A rather typical example of the icon type for the Sunday of the Healing of the Blind Man — Κυριακή του τυφλού/Kyriake tou typhlou — is this one, from the 16th century and the Dionysiou Monastery on Mt. Athos in Greece:

The inscription is not difficult:

If we fill out the abbreviation and separate the words, it reads:

Ho Khristos Iomenos Ton Typhlon
“Christ Heals the Blind [man]”

At left we see Jesus applying the wet mud to the blind man’s eyes:

Now just a sidelight regarding Mark 7:31:

31 And again, departing from the coasts of Tyre and Sidon, he [Jesus]came to the sea of Galilee, through the midst of the coasts of Decapolis.

That is close to the King James Version rendering, but it is not exactly what the Greek text of Mark says:

31 Καὶ πάλιν ἐξελθὼν ἐκ τῶν ὁρίων Τύρου [a]ἦλθεν διὰ Σιδῶνος εἰς τὴν θάλασσαν τῆς Γαλιλαίας ἀνὰ μέσον τῶν ὁρίων Δεκαπόλεως

“And again leaving the region of Tyre, he came through Sidon to the Sea of Galilee, through the midst of the region of Decapolis.”

Critics often use this as an example of the lack of accurate geographical knowledge of the anonymous writer of the gospel called “Of Mark.”  Their point is that to go to the Sea of Galilee from Tyre via Sidon means that Jesus went about 25 miles north to Sidon and out of his way to get to a place that was some 39 miles south of Tyre, and to get to the Decapolis one had to actually go some distance south on the eastern shore of the Sea of Galilee.

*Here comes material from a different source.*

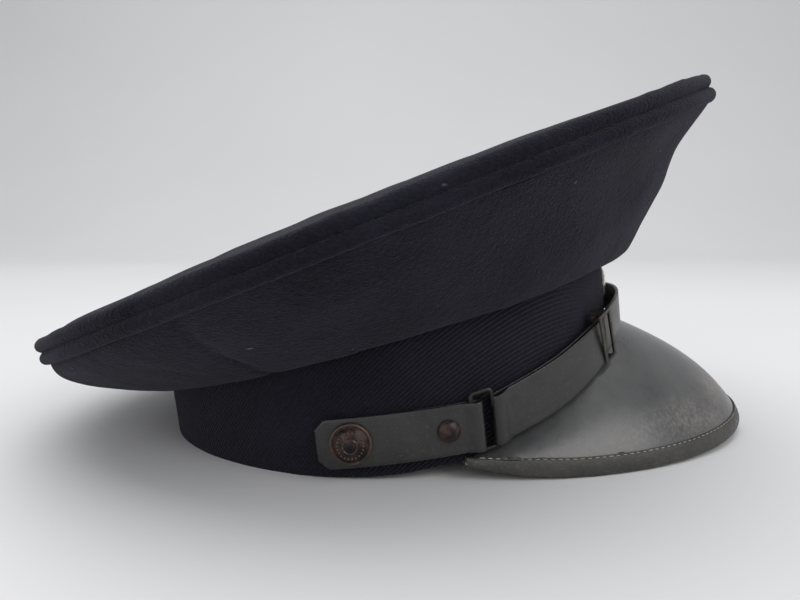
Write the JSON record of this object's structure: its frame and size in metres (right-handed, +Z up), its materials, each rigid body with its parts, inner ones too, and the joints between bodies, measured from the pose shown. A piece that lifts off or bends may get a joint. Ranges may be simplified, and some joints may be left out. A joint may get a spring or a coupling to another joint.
{
  "type": "military peaked cap",
  "caption": "Peaked cap with a wide tilted cloth crown, stiff headband, bound leather visor and a front chin strap on side buttons.",
  "frame": {"origin": "bottom centre of the bounding box, on the table the cap rests on", "axes": "+Z up, the front and visor towards -Y, the wearer's right towards -X"},
  "size_m": [0.286, 0.3142, 0.1534],
  "materials": {
    "melton_cloth": "milled wool, dark navy",
    "band_board": "fibre board",
    "stay_board": "fibre board",
    "sweatband_leather": "tan leather",
    "reed": "waxed reed",
    "ribbon": "ribbon",
    "lining_cloth": "cotton sateen",
    "wire_steel": "flat spring steel",
    "brass_fittings": "aged brass",
    "visor_leather": "waxed black leather, scuffed",
    "visor_lining": "dull underside",
    "visor_binding": "stitched binding",
    "strap_leather": "black leather",
    "badge_metal": "white metal",
    "black_metal": "worn black",
    "button_metal": "blackened, rusted"
  },
  "bodies": {
    "cap": {"band_cloth": "melton_cloth", "crown_front_right": "melton_cloth", "crown_front_left": "melton_cloth", "crown_rear_right": "melton_cloth", "crown_rear_left": "melton_cloth", "crown_edge_roll": "melton_cloth", "crown_welt": "melton_cloth", "crown_top": "melton_cloth", "band_board": "band_board", "front_stay": "stay_board", "sweatband": "sweatband_leather", "sweatband_reed": "reed", "sweatband_bow": "ribbon", "lining_side": "lining_cloth", "lining_top": "lining_cloth", "crown_wire": "wire_steel", "wire_ferrule": "brass_fittings", "visor": "visor_leather", "visor_lining": "visor_lining", "visor_binding": "visor_binding", "cap_badge": "badge_metal", "badge_keeper": "brass_fittings", "band_eyelet_right": "brass_fittings", "band_eyelet_left": "brass_fittings"},
    "chin_strap": {"front_strap": "strap_leather", "strap_tab_right": "strap_leather", "tab_stud_right": "black_metal", "strap_leaf_right": "strap_leather", "strap_tab_left": "strap_leather", "tab_stud_left": "black_metal", "strap_leaf_left": "strap_leather"},
    "side_button_right": {"side_button_right": "button_metal", "button_cotter_right": "brass_fittings"},
    "strap_ring_right": {"strap_ring_right": "black_metal"},
    "strap_slide_right": {"strap_slide_right": "black_metal"},
    "side_button_left": {"side_button_left": "button_metal", "button_cotter_left": "brass_fittings"},
    "strap_ring_left": {"strap_ring_left": "black_metal"},
    "strap_slide_left": {"strap_slide_left": "black_metal"}
  },
  "joints": [
    {"name": "chin_strap_swing", "type": "hinge", "parent": "cap", "child": "chin_strap", "pos_m": [0, 0.01529, 0.01522], "axis": [-1, 0, 0], "range_deg": [0, 4.5]},
    {"name": "side_button_right_spin", "type": "hinge", "parent": "cap", "child": "side_button_right", "pos_m": [-0.0888, 0.01529, 0.01522], "axis": [-1, 0, 0], "continuous": true},
    {"name": "strap_ring_right_turn", "type": "hinge", "parent": "chin_strap", "child": "strap_ring_right", "pos_m": [-0.08356, -0.02977, 0.02161], "axis": [-0.07, 0.2316, 0.9703], "range_deg": [-2.5, 2.5]},
    {"name": "strap_slide_right_slide", "type": "slide", "parent": "chin_strap", "child": "strap_slide_right", "axis": [0.703, -0.6045, 0.3746], "range_m": [-0.0005, 0.003]},
    {"name": "side_button_left_spin", "type": "hinge", "parent": "cap", "child": "side_button_left", "pos_m": [0.0888, 0.01529, 0.01522], "axis": [1, 0, 0], "continuous": true},
    {"name": "strap_ring_left_turn", "type": "hinge", "parent": "chin_strap", "child": "strap_ring_left", "pos_m": [0.08356, -0.02977, 0.02161], "axis": [0.07, 0.2316, 0.9703], "range_deg": [-2.5, 2.5]},
    {"name": "strap_slide_left_slide", "type": "slide", "parent": "chin_strap", "child": "strap_slide_left", "axis": [-0.703, -0.6045, 0.3746], "range_m": [-0.0005, 0.003]}
  ]
}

We can see how odd that is if we look at a map:


We can also see how odd it would be to go to the Sea of Galilee “through the midst of the region of Decapolis,” because one comes to the sea from the north before reaching the Decapolis. 

The author of Matthew apparently tried to correct the oddity by saying simply in Chapter 15:

21 Then Jesus went thence, and departed into the coasts [region] of Tyre and Sidon.

And he emends the return of Jesus southward like this, completely omitting any mention of the Decapolis:

29 And Jesus departed from thence, and came nigh to the sea of Galilee; and went up into a mountain, and sat down there.